Customer behavior has changed during the pandemic: Leisure travelers are booking tickets closer to their travel dates, behavior which before the pandemic was more typical of business travelers. But Nocella is encouraged by the trends. In the first week of January, bookings were 48 percent lower than in 2019, as travelers cancelled flights due to the Omicron surge. By the second week, bookings were down 40 percent, and by the third, 25 percent. The carrier expects trends to revert to normal by the middle of next month. “March looks normal,” Nocella said. “There’s a hole in January that we can’t fill.”

One way that United will partially fill that hole is by bringing back 52 grounded Boeing 777s. Those aircraft have been grounded since early last year, when the Federal Aviation Administration (FAA) required further inspections on the Pratt & Whitney engines’ fan blades after a dramatic engine failure over Denver. (The majority of United’s 777 fleet is not powered by Pratt & Whitney engines and were not affected.) The grounded aircraft represented about 10 percent of United’s business, and are expected to start returning to the fleet in March, Nocella said.

United also is taking delivery of eight Boeing 787s this year, delayed from last year due to the FAA requiring Boeing to inspect their fuselages. And the carrier expects to take delivery of more than 50 Boeing 737 Max aircraft and plans to bring dozens of temporarily parked aircraft out of mothballs by the end of this year, later than originally planned.

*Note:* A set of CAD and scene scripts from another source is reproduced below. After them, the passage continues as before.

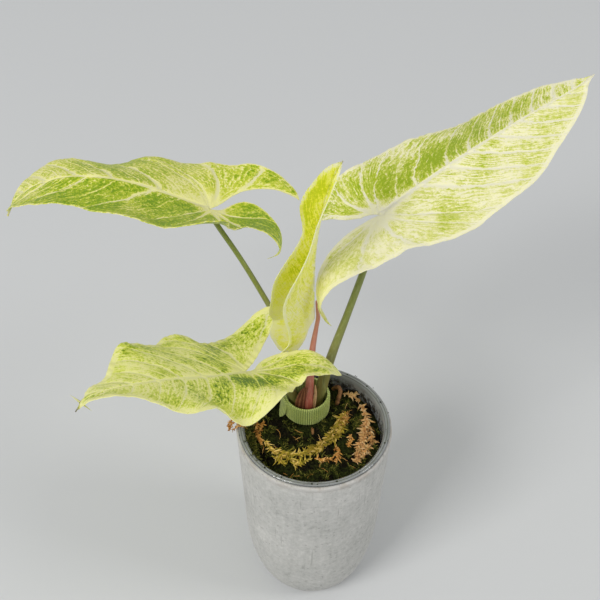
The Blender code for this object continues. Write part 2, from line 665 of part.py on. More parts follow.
def build_sprig(name, material, parts):
    """A creeping moss sprig: a slim core on the soil with leaflets to both sides, fused."""
    shape = SPRIGS[name]
    draw = random.Random(shape["seed"])
    plan = smooth_line(shape["route"], 12)
    route = [(x, y, ground(x, y) + shape["core"] + SPRIG_LIFT) for x, y in plan]
    count = 12
    core = tube(name, route, (shape["core"] * 0.6, shape["core"], shape["core"] * 0.5), count,
                material, parts, 1)
    pieces = [make_plain(core, material, parts)]
    line = smooth_line(route, shape["leaflets"] + 2)
    for index in range(1, shape["leaflets"] + 1):
        ahead = Vector(line[index + 1] - line[index - 1]).normalized()
        side = ahead.cross(Vector((0, 0, 1))) * (1 if index % 2 else -1)
        lift = Vector((0, 0, draw.uniform(0.25, 0.75)))
        aim = (side + ahead * draw.uniform(0.2, 0.6) + lift).normalized()
        long = shape["long"] * draw.uniform(0.75, 1.1)
        middle = Vector(line[index]) + aim * long * 0.45
        turn = aim.to_track_quat("Z", "Y").to_matrix().to_4x4()
        place = Matrix.Translation(middle * MM) @ turn
        work = bmesh.new()
        bmesh.ops.create_cone(work, cap_ends=True, segments=4, radius1=0.62 * MM,
                              radius2=0.16 * MM, depth=long * MM, matrix=place)
        leaflet = f"{name}_leaflet_{index}"
        pieces.append(add_object(leaflet, mesh_from(work, leaflet), material, parts))
    return union(name, pieces, material, parts)


def main():
    clear_scene()
    parts = make_collection("potted_syngonium")
    cutters = make_collection("cutters")
    stone = make_material("cover pot", (0.58, 0.58, 0.57), 0.75)
    clear = make_material("clear plastic", (0.60, 0.64, 0.66), 0.15, transmission=0.6)
    mix = make_material("potting mix", (0.03, 0.02, 0.015), 0.95)
    stem = make_material("crown", (0.25, 0.20, 0.08), 0.7)
    olive = make_material("green stalk", (0.22, 0.25, 0.08), 0.45)
    pink = make_material("young stalk", (0.45, 0.13, 0.10), 0.4)
    green = make_material("green blade", (0.30, 0.45, 0.06), 0.4)
    cream = make_material("cream blade", (0.66, 0.66, 0.32), 0.4)
    lime = make_material("young blade", (0.62, 0.70, 0.10), 0.4)
    strap = make_material("plant tie", (0.25, 0.42, 0.16), 0.6)
    brown = make_material("brown root", (0.25, 0.10, 0.04), 0.7)
    papery = make_material("dry scale", (0.60, 0.38, 0.18), 0.8)
    tan = make_material("dry moss", (0.55, 0.33, 0.15), 0.85)
    gold = make_material("golden moss", (0.45, 0.34, 0.08), 0.85)

    build_cover_pot(stone, parts)
    build_inner_pot(clear, parts, cutters)
    build_soil(mix, parts, cutters)
    build_crown(stem, parts)
    build_root_loop(brown, parts)
    build_tie(strap, parts)
    for name in STALKS:
        build_stalk(name, pink if name == "petiole_young" else olive, parts)
    blades = {"leaf_right": cream, "leaf_left": green, "leaf_young": lime, "leaf_front": cream}
    for name, material in blades.items():
        build_leaf(name, material, parts)
    build_scale("sheath_brown", brown, parts)
    build_scale("sheath_dry", papery, parts)
    for name in SPRIGS:
        build_sprig(name, gold if "gold" in name else tan, parts)


main()
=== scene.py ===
# %% [markdown]
# # A potted syngonium
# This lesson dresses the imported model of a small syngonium: three open arrow-shaped leaves and a
# young folded one, tied together, in a clear inner pot that hangs in a pale concrete-look cover
# pot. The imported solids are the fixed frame. Every finer piece below stands where a solid of the
# frame stands, and keeps its form.

# %% Load the frame and note its size
import math
import random

import bmesh
import bpy
import numpy as np
from mathutils import Matrix, Vector, kdtree, noise


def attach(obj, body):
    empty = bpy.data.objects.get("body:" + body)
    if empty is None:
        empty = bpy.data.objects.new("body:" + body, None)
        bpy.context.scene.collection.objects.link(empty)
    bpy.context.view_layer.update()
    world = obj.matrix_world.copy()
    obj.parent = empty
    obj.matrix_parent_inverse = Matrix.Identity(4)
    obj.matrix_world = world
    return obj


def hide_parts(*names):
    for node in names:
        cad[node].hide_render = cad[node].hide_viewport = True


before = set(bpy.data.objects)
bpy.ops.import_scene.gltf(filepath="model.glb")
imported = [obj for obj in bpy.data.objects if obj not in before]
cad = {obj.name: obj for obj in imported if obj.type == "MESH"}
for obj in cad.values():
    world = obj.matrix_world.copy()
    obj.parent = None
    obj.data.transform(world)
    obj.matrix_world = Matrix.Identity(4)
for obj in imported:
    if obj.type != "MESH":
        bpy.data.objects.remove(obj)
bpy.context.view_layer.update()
MM = 0.001
DEG = math.pi / 180
bpy.context.scene.view_settings.view_transform = "Standard"

# %% [markdown]
# ## The view and the light
# The plant was seen from above at 45 degrees, on a sweep of pale grey paper. Two soft shadows lie
# on the paper: one runs back and right, one runs left. So a wide lamp stands at the front left,
# a weaker one at the right, and an even sky fills in. The camera's place was worked out from the
# ellipse of the rim.

# %% Camera
PITCH = 45.67 * DEG
ROLL = 0.8 * DEG
CAMERA_PLACE = (-0.0082, -0.3867, 0.6109)


def add_object(name, data):
    """A new object in the scene."""
    item = bpy.data.objects.new(name, data)
    bpy.context.scene.collection.objects.link(item)
    return item


ahead = Vector((0, math.cos(PITCH), -math.sin(PITCH)))
right = Vector((1, 0, 0))
up = right.cross(ahead)
side = right * math.cos(ROLL) + up * math.sin(ROLL)
above = up * math.cos(ROLL) - right * math.sin(ROLL)
view = bpy.data.cameras.new("view")
view.lens, view.sensor_width = 72, 36
view.clip_start, view.clip_end = 0.05, 20
camera = add_object("view", view)
camera.matrix_world = (Matrix.Translation(CAMERA_PLACE)
                       @ Matrix((side, above, -ahead)).transposed().to_4x4())
bpy.context.scene.camera = camera
print("camera at", CAMERA_PLACE)

# %% Floor and lamps
FLOOR_SIZE = 30.0
LAMP_AIM = Vector((0, 0, 0.10))


def select_none():
    bpy.ops.object.select_all(action="DESELECT")


select_none()
bpy.ops.mesh.primitive_plane_add(size=FLOOR_SIZE)
floor = bpy.context.object
floor.name = "floor"
paper = bpy.data.materials.new("paper")
paper.use_nodes = True
sheet = paper.node_tree.nodes["Principled BSDF"].inputs
sheet["Base Color"].default_value = (0.63, 0.64, 0.645, 1)
sheet["Roughness"].default_value = 0.9
floor.data.materials.append(paper)
for name, place, size, power, colour in (
        ("lamp_left", (-1.45, -1.50, 2.05), 1.05, 41.5, (1.0, 0.99, 0.965)),
        ("lamp_right", (2.20, -0.50, 1.80), 0.80, 15.5, (1.0, 0.99, 0.97))):
    light = bpy.data.lights.new(name, "AREA")
    light.size, light.energy, light.color = size, power, colour
    lamp = add_object(name, light)
    lamp.location = place
    lamp.rotation_euler = (LAMP_AIM - Vector(place)).to_track_quat("-Z", "Y").to_euler()
    print(name, "watts:", power)
world = bpy.data.worlds.new("room")
world.use_nodes = True
sky = world.node_tree.nodes["Background"].inputs
sky["Color"].default_value = (0.97, 0.985, 1.0, 1)
sky["Strength"].default_value = 0.515
bpy.context.scene.world = world

# %% [markdown]
# ## Tools for finishes
# A finish is a small network of nodes. These helpers add one node each to the network that is
# being made. An output of a node is kept as a Wire, and Wires are added and multiplied like
# numbers, so that the cells below read like a recipe.

# %% Wires
class Wire:
    """An output of a node. Sums and products of wires add maths nodes."""

    def __init__(self, socket):
        self.socket = socket

    def __add__(self, other):
        return calc("ADD", self, other)

    def __sub__(self, other):
        return calc("SUBTRACT", self, other)

    def __rsub__(self, other):
        return calc("SUBTRACT", other, self)

    def __mul__(self, other):
        return calc("MULTIPLY", self, other)

    def __truediv__(self, other):
        return calc("DIVIDE", self, other)


def plug(socket, source):
    """Fill a socket with a wire or a value."""
    if isinstance(source, Wire):
        tree.links.new(source.socket, socket)
    else:
        socket.default_value = source


def node(kind, inputs=None, output=0, **settings):
    """Add a node, set its settings, fill its inputs, and return one of its outputs."""
    made = tree.nodes.new("ShaderNode" + kind)
    for key, value in settings.items():
        setattr(made, key, value)
    for socket, source in (inputs or {}).items():
        plug(made.inputs[socket], source)
    return Wire(made.outputs[output])


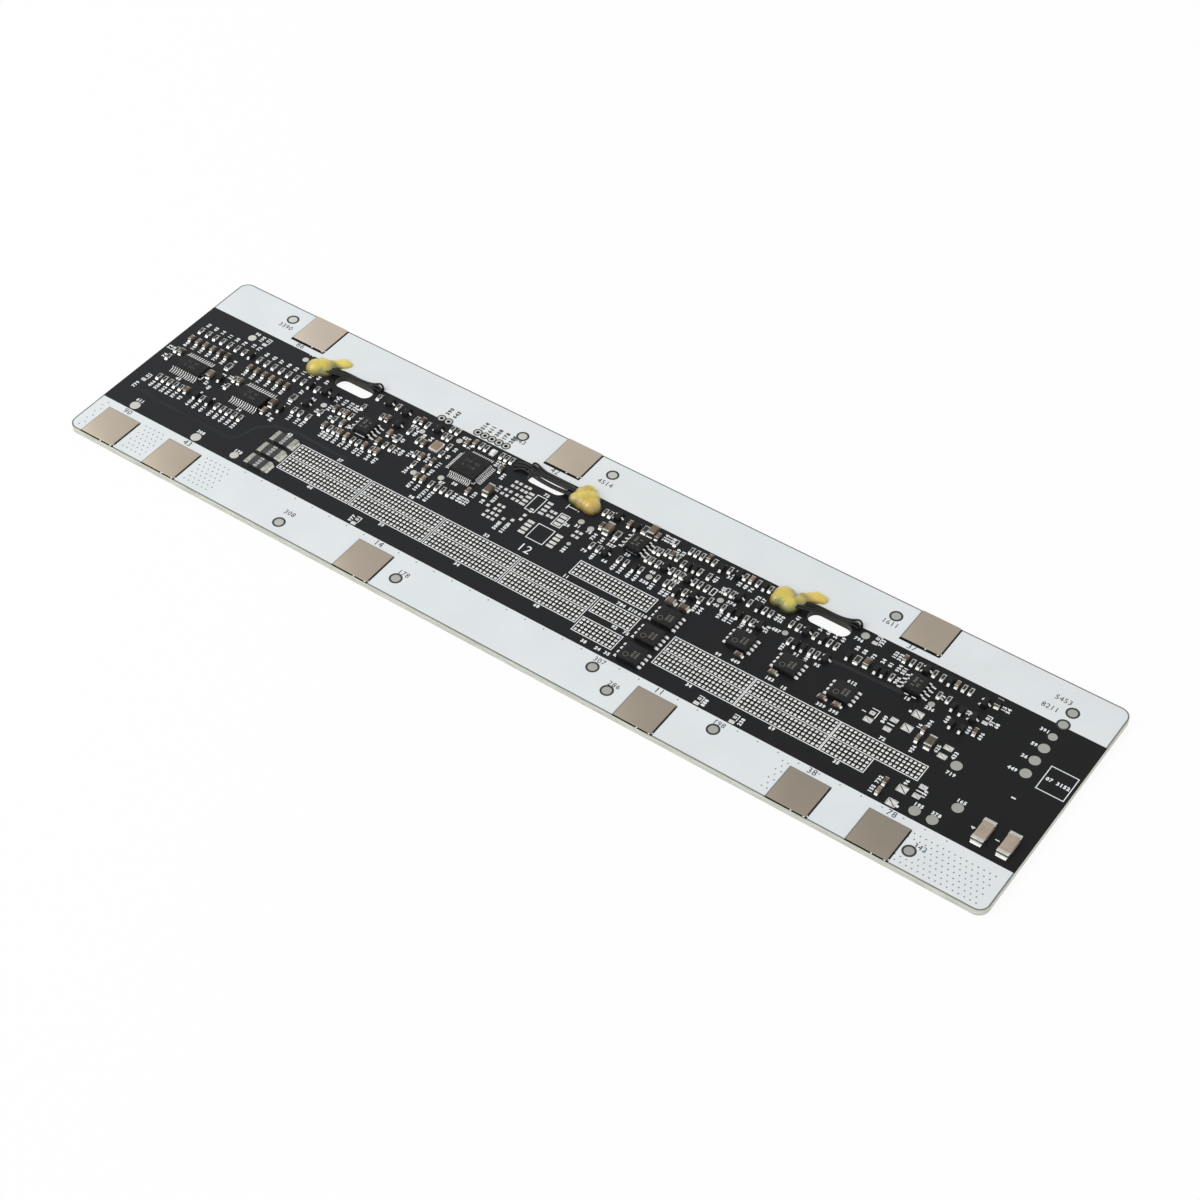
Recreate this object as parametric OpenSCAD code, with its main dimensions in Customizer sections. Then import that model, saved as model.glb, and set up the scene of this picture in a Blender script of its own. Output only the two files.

The airline sees no difficulties in staffing those aircraft, despite the looming pilot shortage. United hired 1,200 pilots last year and expects to hire at a similar rate this year. In the next year or two, there could be fewer pilots coming from the regional carriers, but longer-term, United believes it can fulfill its pilot needs through its Aviate pilot-training program and through higher pay than offered at the regional airlines. “The big difference for us at the mainline is that at United, we create careers,” Kirby said. “They’re not just jobs.”

But the regional airline pilot shortage has had an effect. The carrier has had to end service to more than 20 cities due to its regional partners not being able to operate those flights. “We are facing the pilot shortage on our regional aircraft, not on our mainline aircraft,” Nocella said. “And we expect that pilot shortage to continue for a while, including for the rest of 2022; so we do expect, unfortunately, there will be a few more communities that we will have to remove from the network.”

Concerns over the deployment of 5G wireless networks have largely faded, now that Verizon and AT&T have agreed to a further delay of the rollout around several airports. Although some regional aircraft have had to divert this week, most flights are operating as planned. “I want to thank the White House, [Transportation] Secretary Pete Buttigieg, and the CEOs of AT&T and Verizon for finding and agreeing to an approach that mostly avoided what would have been severe disruption to passenger and cargo operations in this country,” Kirby said.

“While I wish it happened earlier, the good news is we now have everyone engaged, the FAA and DOT at the highest levels, the equipment aircraft manufacturers, airlines and the telecoms,” he added. “And I’m confident we’ll soon have a clear set of objective criteria that allow full rollout of 5G without significant impact to aviation.”

United reported a fourth-quarter net loss of $600 million, and a $2 billion net loss for the full year. Revenues in the fourth quarter were down 25 percent from the same period in 2019, to $8.2 billion. The carrier expects first-quarter 2022 revenue to be 20-25 percent lower than the same period in 2019.

An area of continuing strength for United, with its large Asia network and the ongoing logjams at ports and with surface transport, is cargo. Freight revenues were up 130 percent from 2019, to $727 million in the fourth quarter, a record for the airline. And for the full year, cargo revenues were up 100 percent from 2019, to $2.3 billion. “The supply chain disruptions, the backups at the ports, these things look likely to continue to some degree for the foreseeable future as we head into 2022,” Nocella said. “So we’re optimistic that cargo is going to have another great year.”